What you are asked to do |
Everything from the line containing "for node, piece" through the line containing "before = set(bpy.data.objects)" must be quoted exactly; everything else is left out.

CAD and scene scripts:
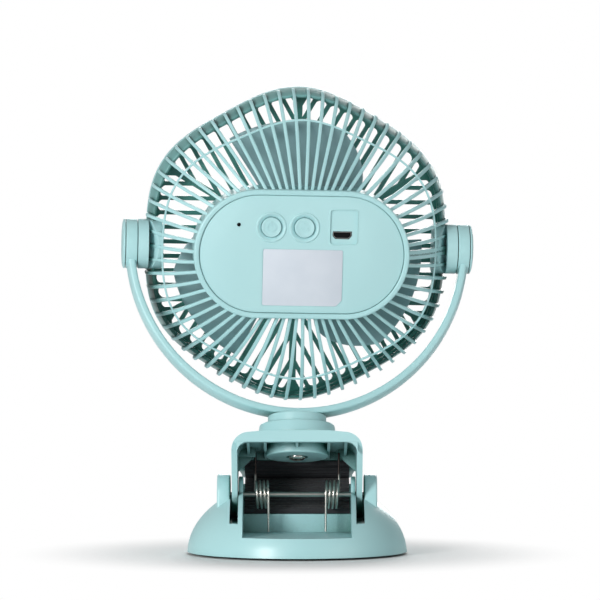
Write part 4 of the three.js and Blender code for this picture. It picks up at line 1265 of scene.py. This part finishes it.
def stadium_ring(inset, y):
    """Points round an oval with straight long sides, spaced evenly on its ends and its sides."""
    end = housing_height / 2 - inset
    straight = (housing_width - housing_height) / 2
    points = []
    for side in (1, -1):
        for i in range(end_steps + 1):
            turn = -math.pi / 2 + math.pi * i / end_steps
            x = straight + end * math.cos(turn)
            points.append((side * x, y, side * end * math.sin(turn)))
        for i in range(1, side_steps):
            points.append((side * straight * (1 - 2 * i / side_steps), y, side * end))
    return points


band = ring_round(band_section)
bulkhead_rear = 13.4
bulkhead_front = -bulkhead_rear + 2
housing_wall = 2.4
panel_face = housing_rear - 0.8
panel_back = panel_face - 2.0
ledge = -panel_back + seat_gap
ledge_inset = housing_wall + 1.2
housing_profile = rounded([
    (0, bulkhead_front), (0, -housing_rear, 0.9), (housing_wall, -housing_rear, 0.7),
    (housing_wall, ledge), (ledge_inset, ledge), (ledge_inset, -bulkhead_rear),
], closed=False, steps=6)
housing = loft([stadium_ring(inset, y) for inset, y in housing_profile])

boss_rim = hexagon_radius(0) + band_flare + 2 * seat_gap
boss_foot = 61.0
boss_end = disc_inner - seat_gap
side_boss = rounded_turn([
    (0, boss_foot), (disc_radius, boss_foot, 0.6), (disc_radius, boss_end, 0.4), (0, boss_end),
], "x")
under_ribs = [
    (50, -30), (67.1, -30), (67.1, -1), (66.6, -2.2),
    (65.4, -5.2), (63.9, -9.0), (62.2, -11.5), (50, -11.5),
]
cut(
    side_boss,
    rod(screw_bore, "x", 50, outside),
    block((50, boss_rim), (5, 20), (-20, 20)),
    prism(under_ribs, "z", -20, 20),
)
panel_plastic = moulding(
    "panel_plastic", (180, 222, 224), (175, 218, 221),
    grain=0.00022, depth=0.00001, tone=0.04, gloss=0.5,
)
# The band is the cage's mint ABS painted darker, as painted shade, and darker still as painted
# shade in its hollows.
band_plastic = moulding(
    "band_plastic", (118, 172, 170), (108, 164, 162),
    grain=0.0004, depth=0.000012, tone=0.03, gloss=0.4, hollow_shade=((30, 88, 80), 0.03, 0.95, 0.4),
)
for piece, name, finish in (
    (band, "cage_band", band_plastic),
    (ribs, "cage_rib", mint_plastic),
    (duct, "cage_duct", mint_plastic),
    (cross_ring, "cage_ring", mint_plastic),
    (housing, "cage_housing", mint_plastic),
    (mirrored(side_boss), "cage_left_boss", panel_plastic),
    (side_boss, "cage_right_boss", panel_plastic),
):
    placed(piece, name, head_frame, "head", "mint_plastic", finish, "rear_grille")


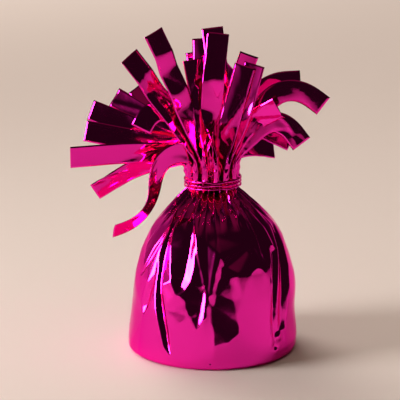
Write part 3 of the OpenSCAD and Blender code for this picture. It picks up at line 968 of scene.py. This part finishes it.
def uneven_gloss(tree, noise, roughness, least, most):
    """A roughness times a factor that a noise moves between two ends."""
    ends = {"From Min": NOISE_ENDS[0], "From Max": NOISE_ENDS[1], "To Min": least, "To Max": most}
    factor = add_node(tree, "ShaderNodeMapRange", {"Value": noise, **ends})
    return add_math(tree, "MULTIPLY", factor.outputs["Result"], roughness)


def film_ripples():
    """The group that gives mirror film its fine ripples and its slightly uneven gloss."""
    if "Film ripples" in bpy.data.node_groups:
        return bpy.data.node_groups["Film ripples"]
    tree, start, end = group_tree(
        "Film ripples",
        [
            ("Size", "NodeSocketFloat", 90.0),
            ("Fine Size", "NodeSocketFloat", 420.0),
            ("Fine Share", "NodeSocketFloat", 0.25),
            ("Roughness", "NodeSocketFloat", 0.1),
        ],
        [("Height", "NodeSocketFloat"), ("Roughness", "NodeSocketFloat")],
    )
    place = add_node(tree, "ShaderNodeTexCoord", {}).outputs["Object"]
    wide = add_node(tree, "ShaderNodeTexNoise", {
        "Vector": place, "Scale": start.outputs["Size"], "Detail": 2.0, "Roughness": 0.45, "Distortion": 0.6,
    }).outputs["Fac"]
    fine = add_node(tree, "ShaderNodeTexNoise", {
        "Vector": place, "Scale": start.outputs["Fine Size"], "Detail": 1.0, "Roughness": 0.5,
    }).outputs["Fac"]
    share = add_math(tree, "MULTIPLY", fine, start.outputs["Fine Share"])
    gloss = uneven_gloss(tree, wide, start.outputs["Roughness"], 0.8, 1.25)
    tree.links.new(add_math(tree, "ADD", wide, share), end.inputs["Height"])
    tree.links.new(gloss, end.inputs["Roughness"])
    return tree


def surface_grain():
    """The group behind the plastic, the filler, the card and the floor: two colours and a grain."""
    if "Surface grain" in bpy.data.node_groups:
        return bpy.data.node_groups["Surface grain"]
    tree, start, end = group_tree(
        "Surface grain",
        [
            ("Dark", "NodeSocketColor", None),
            ("Light", "NodeSocketColor", None),
            ("Size", "NodeSocketFloat", 400.0),
            ("Roughness", "NodeSocketFloat", 0.5),
        ],
        [("Color", "NodeSocketColor"), ("Height", "NodeSocketFloat"), ("Roughness", "NodeSocketFloat")],
    )
    place = add_node(tree, "ShaderNodeTexCoord", {}).outputs["Object"]
    noise = add_node(tree, "ShaderNodeTexNoise", {
        "Vector": place, "Scale": start.outputs["Size"], "Detail": 4.0, "Roughness": 0.6,
    }).outputs["Fac"]
    tint = add_mix(tree, noise, start.outputs["Dark"], start.outputs["Light"])
    gloss = uneven_gloss(tree, noise, start.outputs["Roughness"], 0.85, 1.15)
    for source, socket in ((tint, "Color"), (noise, "Height"), (gloss, "Roughness")):
        tree.links.new(source, end.inputs[socket])
    return tree


def new_material(name, group, inputs):
    """A material with its node tree, its Principled shader, and a group with its values."""
    material = bpy.data.materials.new(name)
    material.use_nodes = True
    tree = material.node_tree
    shader = next(n for n in tree.nodes if n.type == "BSDF_PRINCIPLED")
    return material, tree, shader, add_node(tree, "ShaderNodeGroup", inputs, node_tree=group)


def add_relief(tree, shader, group, depth):
    """Gives a shader the group's roughness, and a bump of its height (metres)."""
    bump = add_node(tree, "ShaderNodeBump", {"Height": group.outputs["Height"], "Distance": depth})
    tree.links.new(bump.outputs["Normal"], shader.inputs["Normal"])
    tree.links.new(group.outputs["Roughness"], shader.inputs["Roughness"])


def film_material(name, look, size, fine_share, depth, roughness):
    """Metallised mirror film in one of its finishes."""
    if name in bpy.data.materials:
        return bpy.data.materials[name]
    material, tree, shader, group = new_material(
        name, film_ripples(), {"Size": size, "Fine Share": fine_share, "Roughness": roughness},
    )
    add_relief(tree, shader, group, depth)
    shader.inputs["Base Color"].default_value = (*look.colour, 1)
    shader.inputs["Metallic"].default_value = 1
    shader.inputs["Specular Tint"].default_value = (*look.edge, 1)
    shader.inputs["Coat Weight"].default_value = look.coat
    shader.inputs["Coat Roughness"].default_value = COAT_ROUGHNESS
    return material


def grainy_material(name, dark, light, size, depth, roughness):
    """A plain moulded, cast or card surface with a fine grain in its colour and height."""
    if name in bpy.data.materials:
        return bpy.data.materials[name]
    material, tree, shader, group = new_material(
        name, surface_grain(),
        {"Dark": (*dark, 1), "Light": (*light, 1), "Size": size, "Roughness": roughness},
    )
    add_relief(tree, shader, group, depth)
    tree.links.new(group.outputs["Color"], shader.inputs["Base Color"])
    return material


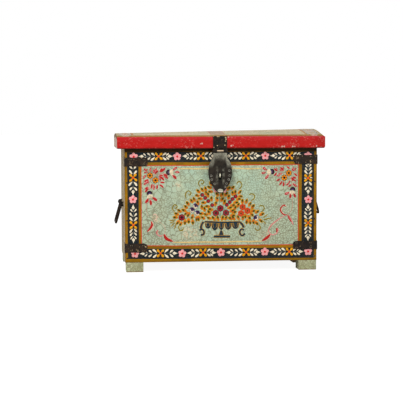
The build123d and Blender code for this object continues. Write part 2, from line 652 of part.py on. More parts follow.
def bail_staples(side):
    """The two staples that hold a bail's trunnions against one end of the chest."""
    sign = SIDES[side]
    bend = keeper_radius()
    root = sign * (HALF_BODY - KEEPER_DEPTH)
    staples = []
    for x, y, z in keeper_places(side):
        path = Line((root, y, z - bend), (x, y, z - bend))
        path += ThreePointArc((x, y, z - bend), (x + sign * bend, y, z), (x, y, z + bend))
        path += Line((x, y, z + bend), (root, y, z + bend))
        staples.append(wire_along(path, KEEPER_WIRE))
    return staples


# --- The whole chest ---------------------------------------------------------------
def hasp_limit():
    """Degrees that the hasp swings back before its tip meets the front panel."""
    room = FRONT_Y - HASP_AXIS[0] - HASP_PLATE / 2 - NAIL_HEAD
    return degrees(asin(room / HASP_LENGTH))


def bail_limit():
    """Degrees that a bail swings in from rest before its grip meets the side panel."""
    room = BAIL_PIVOT_OUT - BAIL_BAR - KEEPER_CLEAR
    return BAIL_LEAN + degrees(asin(room / max(BAIL_DROP.values())))


def chest():
    """Every node of the chest, by name."""
    nodes = {"front_panel": front_panel(), "back_panel": back_panel(),
             "floor_boards": floor_boards()}
    for side in SIDES:
        nodes[f"side_panel_{side}"] = side_panel(side)
        nodes[f"floor_bearer_{side}"] = bearer(side)
        nodes[f"foot_front_{side}"] = foot("front", side)
        nodes[f"foot_back_{side}"] = foot("back", side)
        nodes[f"lid_end_rail_{side}"] = lid_end_rail(side)
        nodes[f"hinge_leaf_body_{side}"] = hinge_leaf(side, "body")
        nodes[f"hinge_leaf_lid_{side}"] = hinge_leaf(side, "lid")
        nodes[f"hinge_pin_{side}"] = hinge_pin(side)
        nodes[f"handle_bail_{side}"] = bail(side)
        nodes[f"handle_staples_{side}"] = bail_staples(side)
    for name in CORNER_Z:
        nodes[f"corner_strap_{name}"] = corner_strap(name)
    for name in LID_BOARDS:
        nodes[f"lid_board_{name}"] = lid_board(name)
    nodes["lid_front_rail"] = lid_front_rail()
    nodes["lid_back_rail"] = lid_back_rail()
    nodes["lid_battens"] = lid_battens()
    nodes["hasp_lid_strap"] = hasp_lid_strap()
    nodes["hasp_plate"] = hasp_plate()
    nodes["hasp_pin"] = pin(HASP_X - STRAP_WIDTH / 2, HASP_X + STRAP_WIDTH / 2, *HASP_AXIS,
                            HASP_PIN)
    nodes["hasp_staple"] = hasp_staple()
    nodes["corner_strap_nails"] = [nail(*seat) for seat in CORNER_NAILS]
    nodes["hasp_strap_nails"] = [nail(*seat) for seat in strap_nail_seats()]
    for leaf in ("body", "lid"):
        nodes[f"hinge_nails_{leaf}"] = [nail(*seat) for seat in hinge_nail_seats(leaf)]
    nodes["panel_nails"] = [flush_nail(*seat) for seat in panel_nail_seats()]
    nodes["floor_nails"] = [flush_nail(*seat) for seat in floor_nail_seats()]
    nodes["lid_board_nails"] = [flush_nail(*seat) for seat in board_nail_seats()]
    return nodes


def as_shape(piece):
    """One solid, or a group of separate solids as a compound."""
    if isinstance(piece, list):
        return Compound(children=[Part() + item for item in piece])
    return piece


os.makedirs("parts", exist_ok=True)
for node, piece in chest().items():
    export_step(as_shape(piece), f"parts/{node}.step")
print(f"hasp swings back {hasp_limit():.1f} degrees, bail swings in {bail_limit():.1f}")
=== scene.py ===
"""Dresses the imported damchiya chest: painted panels, folk flowers, a worn red lid and iron.

The frame gives every piece of the chest in metres, with -Y its front and +Z up. Places
and sizes written here are millimetres on the chest itself, and become metres at the end.
"""
import math
import random

import bmesh
import bpy
from mathutils import Matrix, Vector


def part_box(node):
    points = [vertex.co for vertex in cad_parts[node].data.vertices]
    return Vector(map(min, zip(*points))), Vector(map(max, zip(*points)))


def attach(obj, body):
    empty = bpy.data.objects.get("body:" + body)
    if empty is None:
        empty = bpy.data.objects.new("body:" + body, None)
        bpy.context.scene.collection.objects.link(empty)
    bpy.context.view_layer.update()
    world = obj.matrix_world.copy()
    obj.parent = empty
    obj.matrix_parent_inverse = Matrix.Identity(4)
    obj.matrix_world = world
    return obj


bl_info = {
    "name": "Damchiya Chest Finishes",
    "version": (1, 0, 0),
    "blender": (4, 5, 0),
    "location": "3D View > Sidebar > Chest",
    "description": "Paints, flowers, ironwork and stage for a painted dowry chest",
    "category": "Object",
}

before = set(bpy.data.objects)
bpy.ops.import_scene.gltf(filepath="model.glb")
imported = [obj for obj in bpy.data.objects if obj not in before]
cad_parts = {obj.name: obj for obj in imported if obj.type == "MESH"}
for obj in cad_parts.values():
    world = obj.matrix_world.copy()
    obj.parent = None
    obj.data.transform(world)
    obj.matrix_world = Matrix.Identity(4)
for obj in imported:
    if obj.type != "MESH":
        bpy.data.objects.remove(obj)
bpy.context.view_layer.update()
MM = 0.001


def edges(node):
    """Lowest and highest corner of a node of the frame, in millimetres."""
    return [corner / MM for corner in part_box(node)]


def middle_of(node):
    """The middle of a node's box, in millimetres."""
    return [(low + high) / 2 for low, high in zip(*edges(node))]


FRONT_LOW, FRONT_HIGH = edges("front_panel")
FRONT_Y = FRONT_LOW.y
HALF_BODY = FRONT_HIGH.x
PANEL_FOOT = FRONT_LOW.z
RAIL_LOW, RAIL_HIGH = edges("lid_front_rail")
LID_LOW = RAIL_LOW.z
LID_EDGE = RAIL_HIGH.z
HALF_LID = RAIL_HIGH.x
HASP_LOW, HASP_HIGH = edges("hasp_plate")
HASP_X = middle_of("hasp_plate")[0]
_, PIN_Y, PIN_Z = middle_of("hasp_pin")
STAPLE_Z = middle_of("hasp_staple")[2]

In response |
for node, piece in chest().items():
    export_step(as_shape(piece), f"parts/{node}.step")
print(f"hasp swings back {hasp_limit():.1f} degrees, bail swings in {bail_limit():.1f}")
=== scene.py ===
"""Dresses the imported damchiya chest: painted panels, folk flowers, a worn red lid and iron.

The frame gives every piece of the chest in metres, with -Y its front and +Z up. Places
and sizes written here are millimetres on the chest itself, and become metres at the end.
"""
import math
import random

import bmesh
import bpy
from mathutils import Matrix, Vector


def part_box(node):
    points = [vertex.co for vertex in cad_parts[node].data.vertices]
    return Vector(map(min, zip(*points))), Vector(map(max, zip(*points)))


def attach(obj, body):
    empty = bpy.data.objects.get("body:" + body)
    if empty is None:
        empty = bpy.data.objects.new("body:" + body, None)
        bpy.context.scene.collection.objects.link(empty)
    bpy.context.view_layer.update()
    world = obj.matrix_world.copy()
    obj.parent = empty
    obj.matrix_parent_inverse = Matrix.Identity(4)
    obj.matrix_world = world
    return obj


bl_info = {
    "name": "Damchiya Chest Finishes",
    "version": (1, 0, 0),
    "blender": (4, 5, 0),
    "location": "3D View > Sidebar > Chest",
    "description": "Paints, flowers, ironwork and stage for a painted dowry chest",
    "category": "Object",
}

before = set(bpy.data.objects)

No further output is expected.